__WHAT IS REQUIRED__
Can the data below be echoed back word for word?

__DATASET EXCERPT__

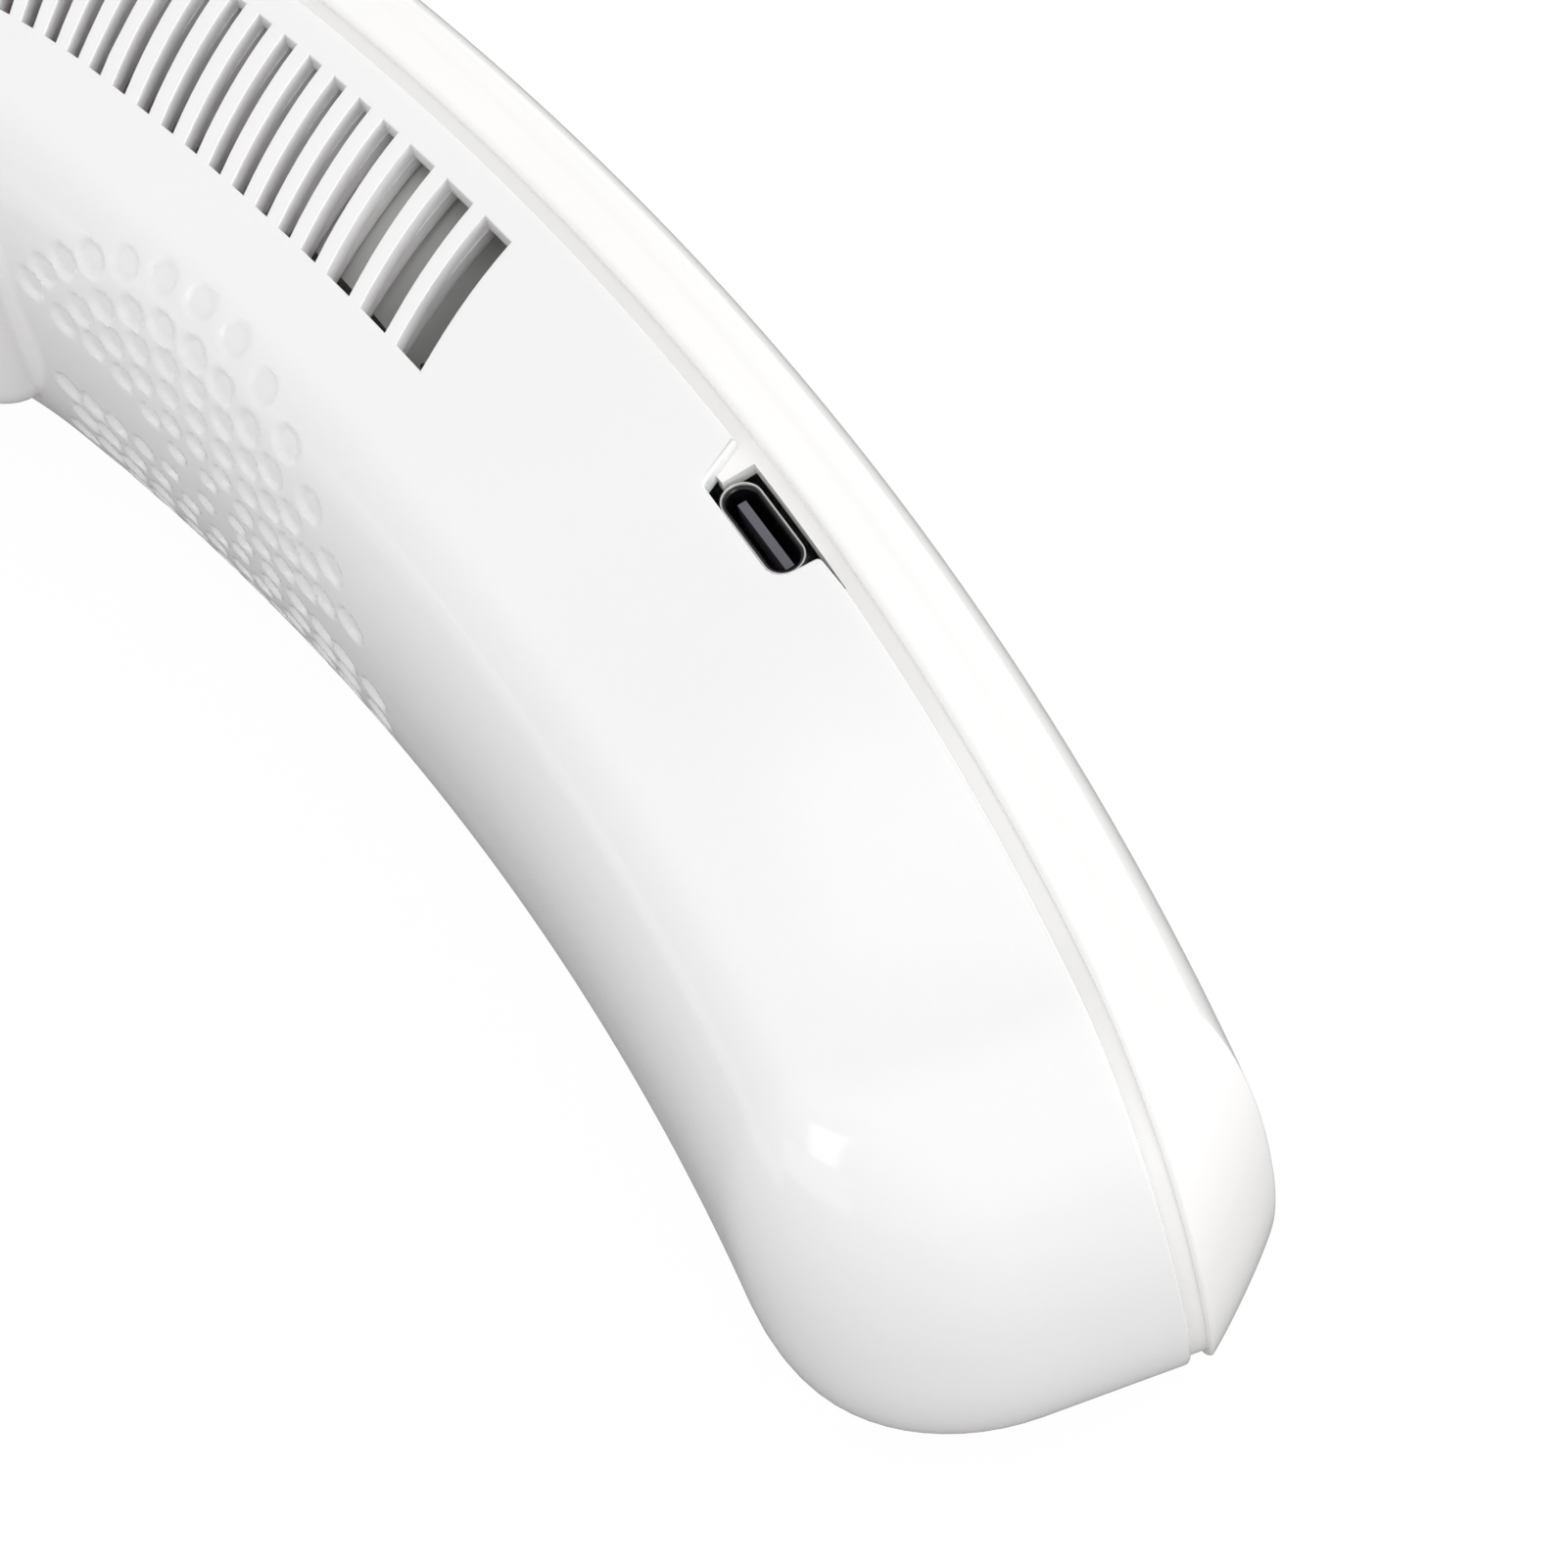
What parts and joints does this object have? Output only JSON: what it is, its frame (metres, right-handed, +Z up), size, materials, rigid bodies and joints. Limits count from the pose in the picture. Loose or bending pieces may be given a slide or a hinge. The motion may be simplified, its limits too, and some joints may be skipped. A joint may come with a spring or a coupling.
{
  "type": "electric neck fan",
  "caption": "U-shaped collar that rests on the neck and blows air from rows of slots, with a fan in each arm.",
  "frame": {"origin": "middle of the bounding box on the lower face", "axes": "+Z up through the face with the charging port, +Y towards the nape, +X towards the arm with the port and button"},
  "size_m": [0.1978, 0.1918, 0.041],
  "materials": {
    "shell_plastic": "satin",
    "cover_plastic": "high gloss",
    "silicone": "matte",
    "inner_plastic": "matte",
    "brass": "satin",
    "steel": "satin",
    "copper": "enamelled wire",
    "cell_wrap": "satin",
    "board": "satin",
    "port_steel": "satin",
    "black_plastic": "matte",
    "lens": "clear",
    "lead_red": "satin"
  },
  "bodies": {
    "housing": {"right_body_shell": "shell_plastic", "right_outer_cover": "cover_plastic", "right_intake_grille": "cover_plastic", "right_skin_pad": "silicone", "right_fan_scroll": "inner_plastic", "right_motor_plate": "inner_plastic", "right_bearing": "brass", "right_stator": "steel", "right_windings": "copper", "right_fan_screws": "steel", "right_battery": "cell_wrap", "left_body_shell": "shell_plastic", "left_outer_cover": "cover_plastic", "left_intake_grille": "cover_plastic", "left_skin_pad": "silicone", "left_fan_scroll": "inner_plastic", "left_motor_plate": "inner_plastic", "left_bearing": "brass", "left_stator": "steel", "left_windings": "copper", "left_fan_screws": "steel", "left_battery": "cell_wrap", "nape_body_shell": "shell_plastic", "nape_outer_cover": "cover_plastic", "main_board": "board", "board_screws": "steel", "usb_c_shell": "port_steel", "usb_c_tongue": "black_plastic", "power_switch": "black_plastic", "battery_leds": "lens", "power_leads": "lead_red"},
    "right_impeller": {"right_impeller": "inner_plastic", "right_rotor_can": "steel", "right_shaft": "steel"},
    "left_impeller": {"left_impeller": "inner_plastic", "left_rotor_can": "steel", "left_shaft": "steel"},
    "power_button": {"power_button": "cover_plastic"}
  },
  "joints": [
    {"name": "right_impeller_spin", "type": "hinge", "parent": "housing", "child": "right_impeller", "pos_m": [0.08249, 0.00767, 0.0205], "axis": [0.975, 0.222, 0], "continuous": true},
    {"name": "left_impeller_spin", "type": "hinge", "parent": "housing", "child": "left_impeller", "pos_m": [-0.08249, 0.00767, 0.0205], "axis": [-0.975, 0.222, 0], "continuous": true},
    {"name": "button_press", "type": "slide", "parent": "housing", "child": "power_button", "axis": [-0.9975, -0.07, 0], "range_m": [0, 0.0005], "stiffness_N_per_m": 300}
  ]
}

__SOLVED PROBLEM__
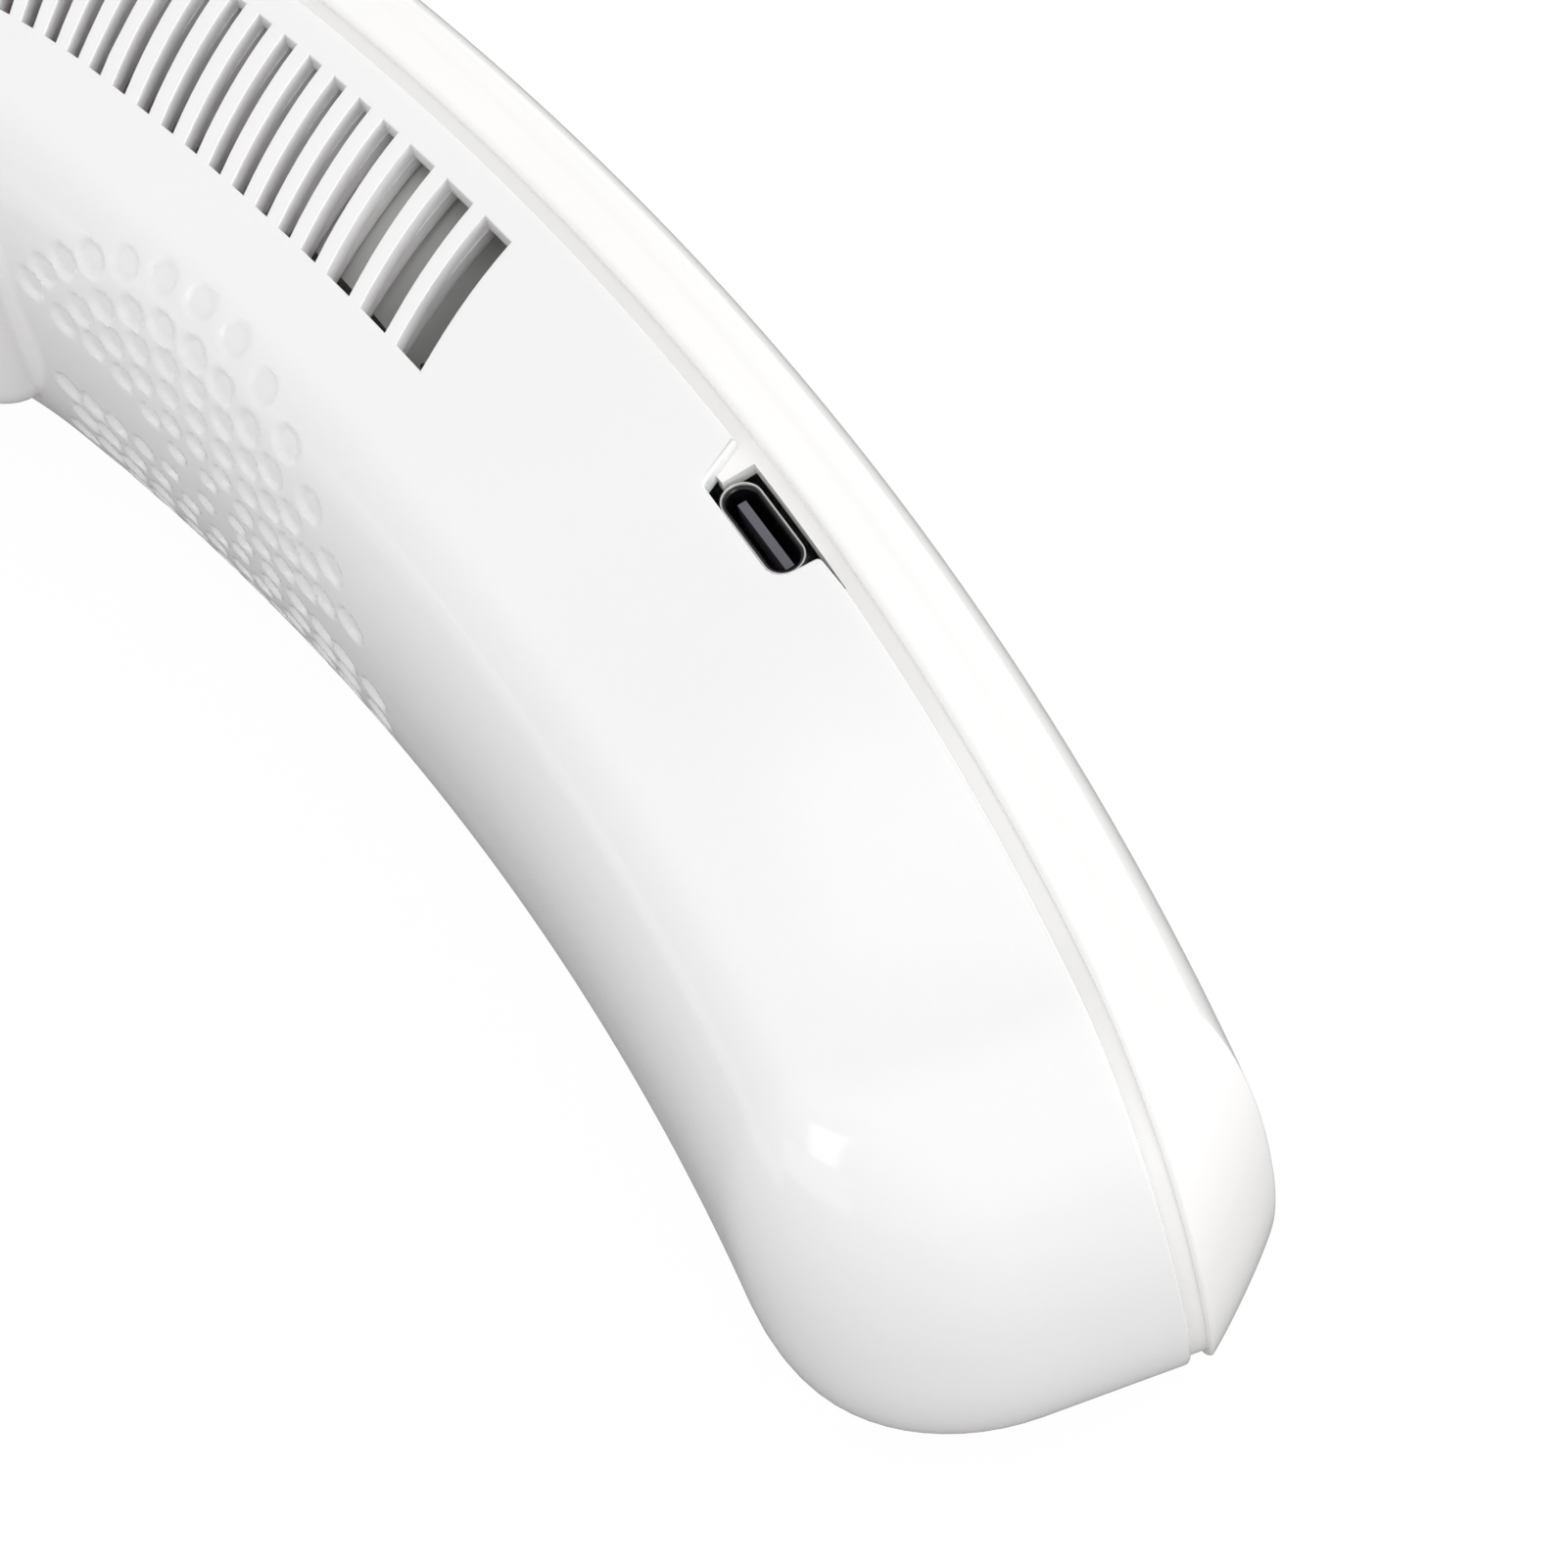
What parts and joints does this object have? Output only JSON: what it is, its frame (metres, right-handed, +Z up), size, materials, rigid bodies and joints. Limits count from the pose in the picture. Loose or bending pieces may be given a slide or a hinge. The motion may be simplified, its limits too, and some joints may be skipped. A joint may come with a spring or a coupling.
{
  "type": "electric neck fan",
  "caption": "U-shaped collar that rests on the neck and blows air from rows of slots, with a fan in each arm.",
  "frame": {"origin": "middle of the bounding box on the lower face", "axes": "+Z up through the face with the charging port, +Y towards the nape, +X towards the arm with the port and button"},
  "size_m": [0.1978, 0.1918, 0.041],
  "materials": {
    "shell_plastic": "satin",
    "cover_plastic": "high gloss",
    "silicone": "matte",
    "inner_plastic": "matte",
    "brass": "satin",
    "steel": "satin",
    "copper": "enamelled wire",
    "cell_wrap": "satin",
    "board": "satin",
    "port_steel": "satin",
    "black_plastic": "matte",
    "lens": "clear",
    "lead_red": "satin"
  },
  "bodies": {
    "housing": {"right_body_shell": "shell_plastic", "right_outer_cover": "cover_plastic", "right_intake_grille": "cover_plastic", "right_skin_pad": "silicone", "right_fan_scroll": "inner_plastic", "right_motor_plate": "inner_plastic", "right_bearing": "brass", "right_stator": "steel", "right_windings": "copper", "right_fan_screws": "steel", "right_battery": "cell_wrap", "left_body_shell": "shell_plastic", "left_outer_cover": "cover_plastic", "left_intake_grille": "cover_plastic", "left_skin_pad": "silicone", "left_fan_scroll": "inner_plastic", "left_motor_plate": "inner_plastic", "left_bearing": "brass", "left_stator": "steel", "left_windings": "copper", "left_fan_screws": "steel", "left_battery": "cell_wrap", "nape_body_shell": "shell_plastic", "nape_outer_cover": "cover_plastic", "main_board": "board", "board_screws": "steel", "usb_c_shell": "port_steel", "usb_c_tongue": "black_plastic", "power_switch": "black_plastic", "battery_leds": "lens", "power_leads": "lead_red"},
    "right_impeller": {"right_impeller": "inner_plastic", "right_rotor_can": "steel", "right_shaft": "steel"},
    "left_impeller": {"left_impeller": "inner_plastic", "left_rotor_can": "steel", "left_shaft": "steel"},
    "power_button": {"power_button": "cover_plastic"}
  },
  "joints": [
    {"name": "right_impeller_spin", "type": "hinge", "parent": "housing", "child": "right_impeller", "pos_m": [0.08249, 0.00767, 0.0205], "axis": [0.975, 0.222, 0], "continuous": true},
    {"name": "left_impeller_spin", "type": "hinge", "parent": "housing", "child": "left_impeller", "pos_m": [-0.08249, 0.00767, 0.0205], "axis": [-0.975, 0.222, 0], "continuous": true},
    {"name": "button_press", "type": "slide", "parent": "housing", "child": "power_button", "axis": [-0.9975, -0.07, 0], "range_m": [0, 0.0005], "stiffness_N_per_m": 300}
  ]
}